You have always spent time giving back to the community—by serving as a tutor, sharing resources in the I School Medium publication, and now serving as a mentor. Why do you volunteer your time to the community?
At different stages of my career journey, I have crossed paths with incredible people who have provided guidance and mentorship, helping me to navigate this path. I sometimes think of how things may have turned out differently if these people hadn’t believed in me or my dreams. I do not take the opportunities I have been afforded for granted and I take every chance I get to pay it forward.
Also, giving makes me happy, especially when it is to a community that has been instrumental to my success. Helping people and impacting lives in any way I can is something I find purpose in.
Can you share any thoughts on how your identity has shaped your path, contributing to challenges and opportunities, or unique skills, strengths, or perspectives that you bring?
I’m no stranger to being the only woman in a room full of men, being denied positions with the excuse that women were not focused enough for certain roles, or being blatantly told that I could not negotiate salary because I am a woman. Even more absurd is how normal these experiences are for any woman pursuing a male-dominated career in a deeply patriarchal society such as the one in which I lived most of my life. In western society, although gender-based discrimination may be less jarring, it is certainly not absent as it morphs and manifests in not-so-subtle forms. Additionally, moving to a country where I have never been more aware of the color of my skin and the level of discrimination that it comes with is another barrier I have had to navigate.
While these challenges have been daunting, they have also made me resilient and more intentional about my support for other women seeking to advance their careers. I am committed to providing mentorship, sharing perspectives, and facilitating professional connections to the best of my ability.
Does it get easier? I cannot honestly promise that but every day I make the decision to rightfully take up space wherever possible, setting myself up to be the representation that I lacked, and hopefully inspiring other women to challenge the biases they face in their respective journeys. It is to say “we are a lot alike. I made it this far, you can too!”
What advice would you give your past self as an I School student?
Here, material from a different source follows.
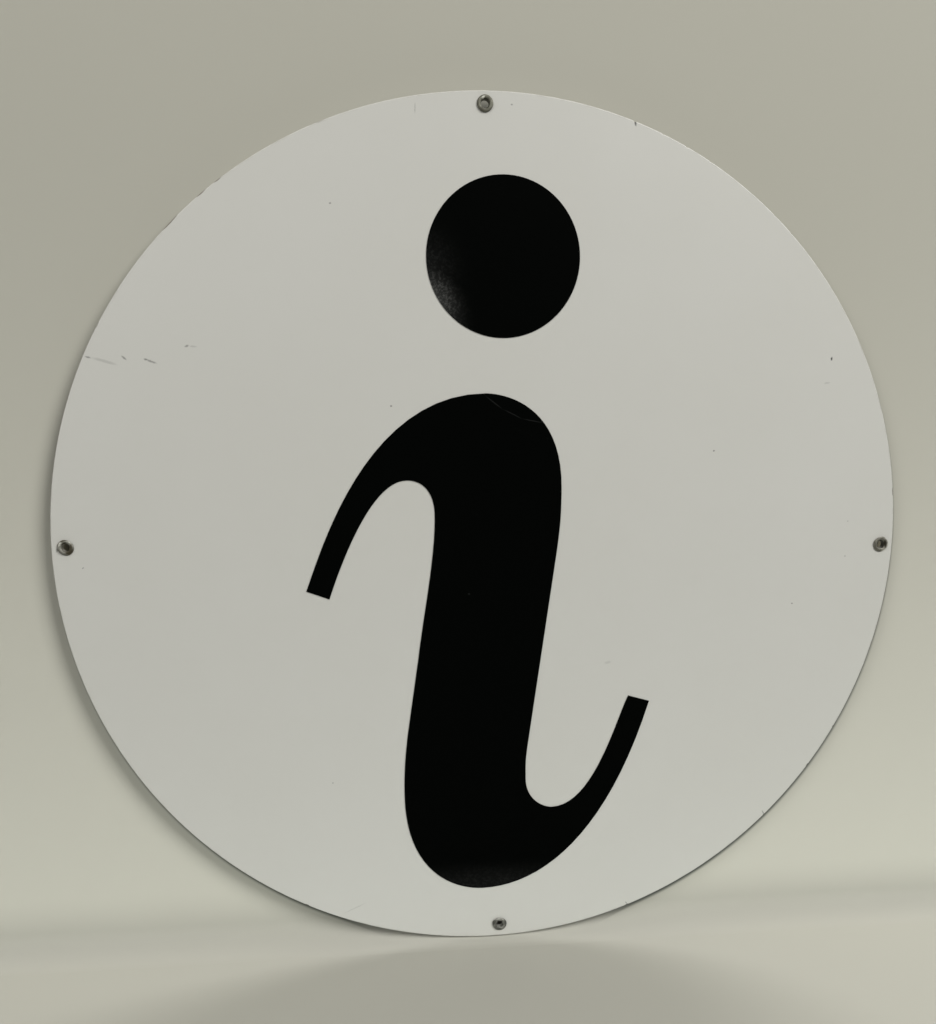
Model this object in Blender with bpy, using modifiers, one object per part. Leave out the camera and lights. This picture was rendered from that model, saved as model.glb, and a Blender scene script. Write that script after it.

Do not be afraid to explore. One thing about experiences is that they are meant to challenge what we think we know and open our minds to the possibilities that could be. Approach your time at the I School like an experience, let it shape you. Even if that means embracing change and exploring a path different from what you had planned.
Also, remember to enjoy the journey. It’s so easy to get caught up in all the activities: Classes, projects, deadlines, readings, interview prep, career fairs, GSI-ing, etc. Two years go by so quickly and by the end of your MIMS journey, there is a sense of satisfaction that will come not just from receiving your degree but also from the out-of-classroom experiences you were able to gather.